The increase of CPU usage from 70% to 100% matches almost the gain we have in terms of runtime as well. This CPU time increase could be also due to thread managing overhead as well. This last guess of mine sounds as an overstretch, but we should not overlook this possibility as well. Even though it looks we are gaining some benefit from splitting those I/O operations in multiple threads. But for better scale test we'll need a bigger hardware.
Describe alternatives you've considered None
Additional context none
@amaltaro @vkuznet , please take a look at the explanation provided in this issue's description.

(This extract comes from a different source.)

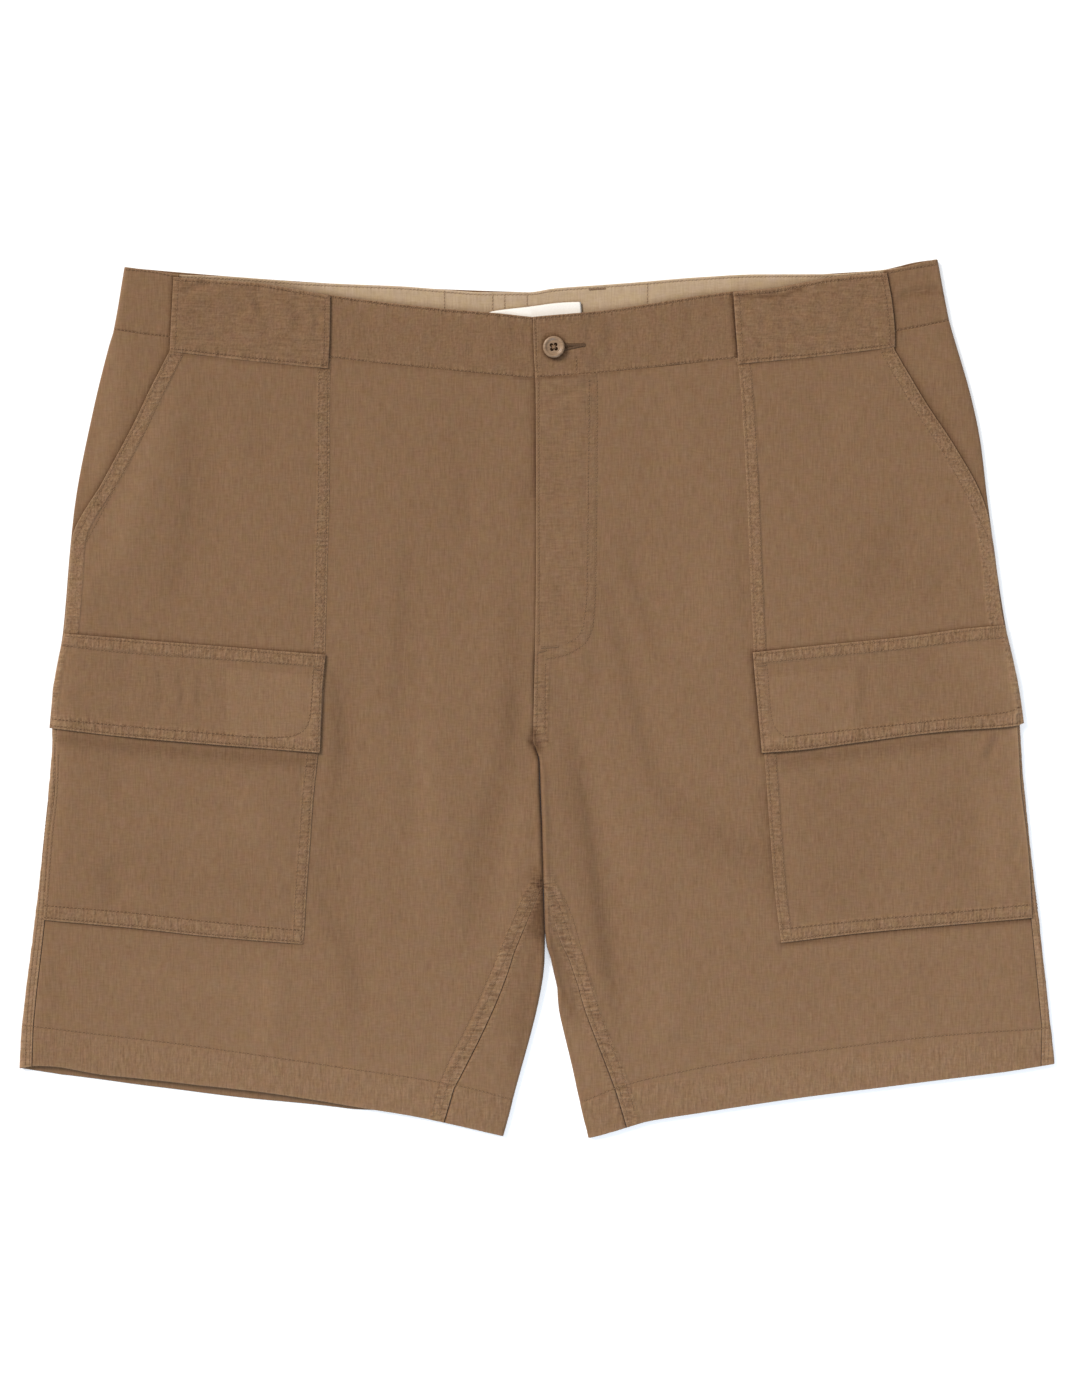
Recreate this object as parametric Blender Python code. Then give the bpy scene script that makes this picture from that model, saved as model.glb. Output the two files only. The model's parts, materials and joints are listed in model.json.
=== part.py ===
"""Cargo shorts laid flat, front side up, on a surface.

Metres, +Z up. +X is towards the wearer's left side, +Y towards the waist.
The origin is the middle of the footprint, at the surface the shorts lie on.

The garment is a flattened tube of cloth. Each leg is described by stations,
which are lines across the leg from the side fold to the inner leg. The back
cloth lies on the surface, rolls up round the folds and meets the front cloth
at the seams. Patches, flaps and belt loops are made from the points of the
front cloth, moved out by whole layers.
"""

import math
from collections import namedtuple

import bmesh
import bpy
from mathutils import Vector

MM = 0.001

# ---- driving sizes, in millimetres -------------------------------------------------
CLOTH = 1.2          # thickness of one layer with its turned-in edges
HALF = CLOTH / 2
GAP = 0.3            # space between pieces, at seams and between layers
LAYER = CLOTH + GAP  # one layer up
FACING = 1.0         # thickness of the back waistband's inner side
LABEL = 0.6
LOFT = 2.5           # height of the front cloth's middle over the back cloth's
BAND_LOFT = 3.4      # the same at the waistband, which holds more layers
BACK_SEAM_X = -2.6   # centre-back seam
FLAP_PROUD = 1.0     # how far the flap's outer end stands out past the side fold
FLY_OVERLAP = 1.5    # how much higher the overlapping side lies at the fly
FLY_WIDTH = 40.0     # the overlap's height has died away this far from the fly edge
BUTTON_AT = (10.9, 228.3)
BUTTON_R = 7.1
BUTTON_T = 2.8
HOLE_R = 0.85
HOLE_PITCH = 2.7

# ---- stations ----------------------------------------------------------------------
# side, edge, inner: points on the side fold, on the pockets' inner edge and on the
# centre line or the inner-leg fold.  mouth: from the side fold to the slanted pocket
# mouth, or to the side margin below it.  side_wrap, inner_wrap: how far the back
# cloth comes over the fold on to the front.  rows: mesh rows down to this station.
Station = namedtuple(
    "Station",
    "name rows side_x side_y edge_x edge_y inner_x inner_y mouth side_wrap inner_wrap",
)
RIGHT = [
    Station("band_top", 0, -267.8, 280.8, -133.9, 262.6, 15.0, 245.1, 32.8, 0, 0),
    Station("waist", 2, -275.0, 239.2, -133.9, 222.3, 15.0, 207.7, 36.4, 0, 0),
    Station("loop_foot", 1, -277.8, 229.8, -134.6, 214.2, 15.0, 199.9, 39.0, 0, 0),
    Station("mouth_mid", 2, -288.9, 184.6, -134.6, 169.7, 15.0, 157.3, 28.9, 0, 0),
    Station("mouth_low", 2, -299.7, 129.4, -135.2, 115.7, 13.7, 104.7, 11.1, 0, 0),
    Station("mouth_end", 1, -302.9, 101.4, -135.9, 88.4, 11.7, 78.0, 3.6, 0, 0),
    Station("flap_top", 2, -308.1, 42.3, -137.2, 28.9, -1.6, 20.2, 3.9, 0, 0),
    Station("pocket_top", 1, -312.0, 20.3, -138.6, 7.0, -2.1, -2.5, 4.0, 0, 0),
    Station("crotch", 1, -314.9, 1.3, -139.8, -13.7, -2.6, -24.7, 4.2, 0, 0),
    Station("flap_edge", 1, -314.6, -18.9, -141.1, -35.1, -1.2, -42.9, 4.5, 0, 0),
    Station("inseam_top", 3, -320.8, -95.6, -148.5, -111.8, 3.2, -119.0, 9.1, 4.6, 0),
    Station("pocket_foot", 2, -326.0, -143.7, -151.8, -159.4, 4.6, -166.4, 10.4, 6.2, 20.5),
    Station("hem_stitch", 3, -334.4, -212.6, -154.7, -235.3, -16.3, -261.3, 11.4, 7.2, 39.0),
    Station("hem", 1, -336.1, -237.3, -156.0, -257.0, -22.4, -284.2, 12.3, 8.0, 39.5),
]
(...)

@todor-ivanov , obviously I backup your way of thinking that speed up can be accomplished via parallelism. Said that, I think we should explore which way would provide best performance. In Python there are multiple ways, via threads, multiprocessing, asyncio, etc. In my view threads are most expensive way among others. What I'm interested is to know how much time SINGLE operations takes. If we have N operations the right parallelism should only bring 10% overhead over single operation and not more. In your results it is not the case, you bring 10 threads and reduced time by factor of 2. I rather interested if we can explore asyncio instead of threads and see how much boost it will give us.
Hi @vkuznet I'v brought 10 threads, but I was CPU constrained and I've hit the CPU limit quite early... so above the second new process al the rest were mostly splitting the same resource. If we want real results we should redo the test with a better machine. I agree with you though, to explore all the rest of the options. I'll take a look on them as well.